The saint, in explaining the nature of our being children
of God, speaks of the desire to understand the deep ways and
mysteries of the Incarnation which holds the person transformed
in Christ by the action of the Spirit: "One of the reasons
urging the soul most to enter this thicket of God's wisdom
and to know its beauty from further within is... to unite
her intellect with God in the knowledge of the mysteries of
the Incarnation, in which is contained the highest and most
savory wisdom of all his works". The believer desires
to penetrate into these "caverns" of Christ to be
absorbed, transformed and intoxicated, that is, to live in
real and total participation the filial modality of being
companions in the divine nature, "equals and companions
of God". This process of being transformed into children
in the Son is brought about by the working of the Holy Spirit,
who purifies believers of all that is not God and gives them
the possibility of loving God with God's own love, and to
arrive at the fulness of God's image which we are from the
moment of our birth. St John of the Cross emphasises that
this participation in the intra-Trinitarian life, through
the working of the Holy Spirit, makes the soul like God, and
so the soul can be raised to God's image and likeness. "No
knowledge or power can describe how this happens, unless by
explaining how the Son of God attained and merited such a
high state for us, the power to be children of God".

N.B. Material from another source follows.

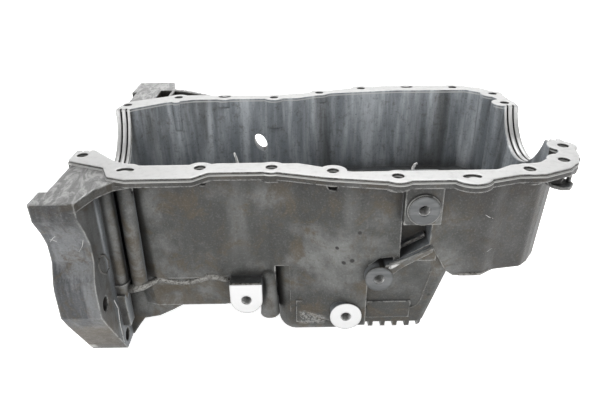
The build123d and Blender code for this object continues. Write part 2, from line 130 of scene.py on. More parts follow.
class NodeBoard:
    """A material's node tree with short calls for the nodes that the finishes use."""

    def __init__(self, name: str) -> None:
        """Makes an empty node material.

        Args:
            name: The material's name.
        """
        self.material = bpy.data.materials.new(name)
        self.material.use_nodes = True
        self.tree = self.material.node_tree
        self.tree.nodes.clear()
        self.coords = self.tree.nodes.new("ShaderNodeTexCoord")
        split = self.tree.nodes.new("ShaderNodeSeparateXYZ")
        self.tree.links.new(self.coords.outputs["Object"], split.inputs[0])
        self.x, self.y, self.z = split.outputs
        facing = self.tree.nodes.new("ShaderNodeSeparateXYZ")
        self.tree.links.new(self.coords.outputs["Normal"], facing.inputs[0])
        self.nx, self.ny, self.nz = facing.outputs
        self.drawn: dict[Pattern, Socket] = {}

    def feed(self, socket: Socket, value: "Socket | float | tuple") -> None:
        """Links a socket to another, or sets its value.

        Args:
            socket: The socket.
            value: The socket to link, or the value to set.
        """
        if isinstance(value, bpy.types.NodeSocket):
            self.tree.links.new(value, socket)
        else:
            socket.default_value = value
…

52. Encounter with God arises always from the theological
virtues: the action of God in which, at one and the same time,
he himself communicates and is communicated, as well as being
the one who enables and is the way for mankind, through the
virtues' purifying and unitive aspect. Through the theological
virtues, the saint explains the whole process of God gifting
himself and the human response: "the sole proximate means
to union". In substance, Christian life is uniquely the
life of the theological virtues.
This approach is also deepened through prayer-contemplation:
"it brings to prayer no other support than faith, hope,
and love". The Holy Spirit is the agent of contemplation:
"the Holy Spirit will not illumine it (the soul) ...
more than in faith". He is the "living flame"
who purifies (true and profound "ascesis") and unites,
"makes divine". The whole of the spiritual journey
is made under the inspiration of the Holy Spirit.
53. It is a spiritual journey consisting simultaneously of
purification and of union, quite marked in what happened to
the saint and was taught by him. It passes through the Night,
"moments" of experiencing purification more intensely,
decisive "moments"in the journey consisting of union,
which merited special treatment by the Mystical Doctor. Union
is the vocation of mankind, a reality in evolution, dynamic,
in development, which presides over the believer's journey
and "conditioned" and shed light on the whole of
St John's exposition. This union, which in its ultimate realisation
is profound immersion in the mystery of Trinitarian life,
brings to fulfilment our filial state in an efficient manner.
54. Jesus Christ, the Son, the modality of our participation
in the Trinitarian mystery, is also, through his passion and
death, our own way, who justifies and verifies our "passion
and death", our "process of asceticism": to
"follow him to Calvary and the sepulchre". This
is the meaning of chapter 7 of the second book of the Ascent,
in which the saint offers us his understanding of "the
mystery of the door and way which is Christ", our way.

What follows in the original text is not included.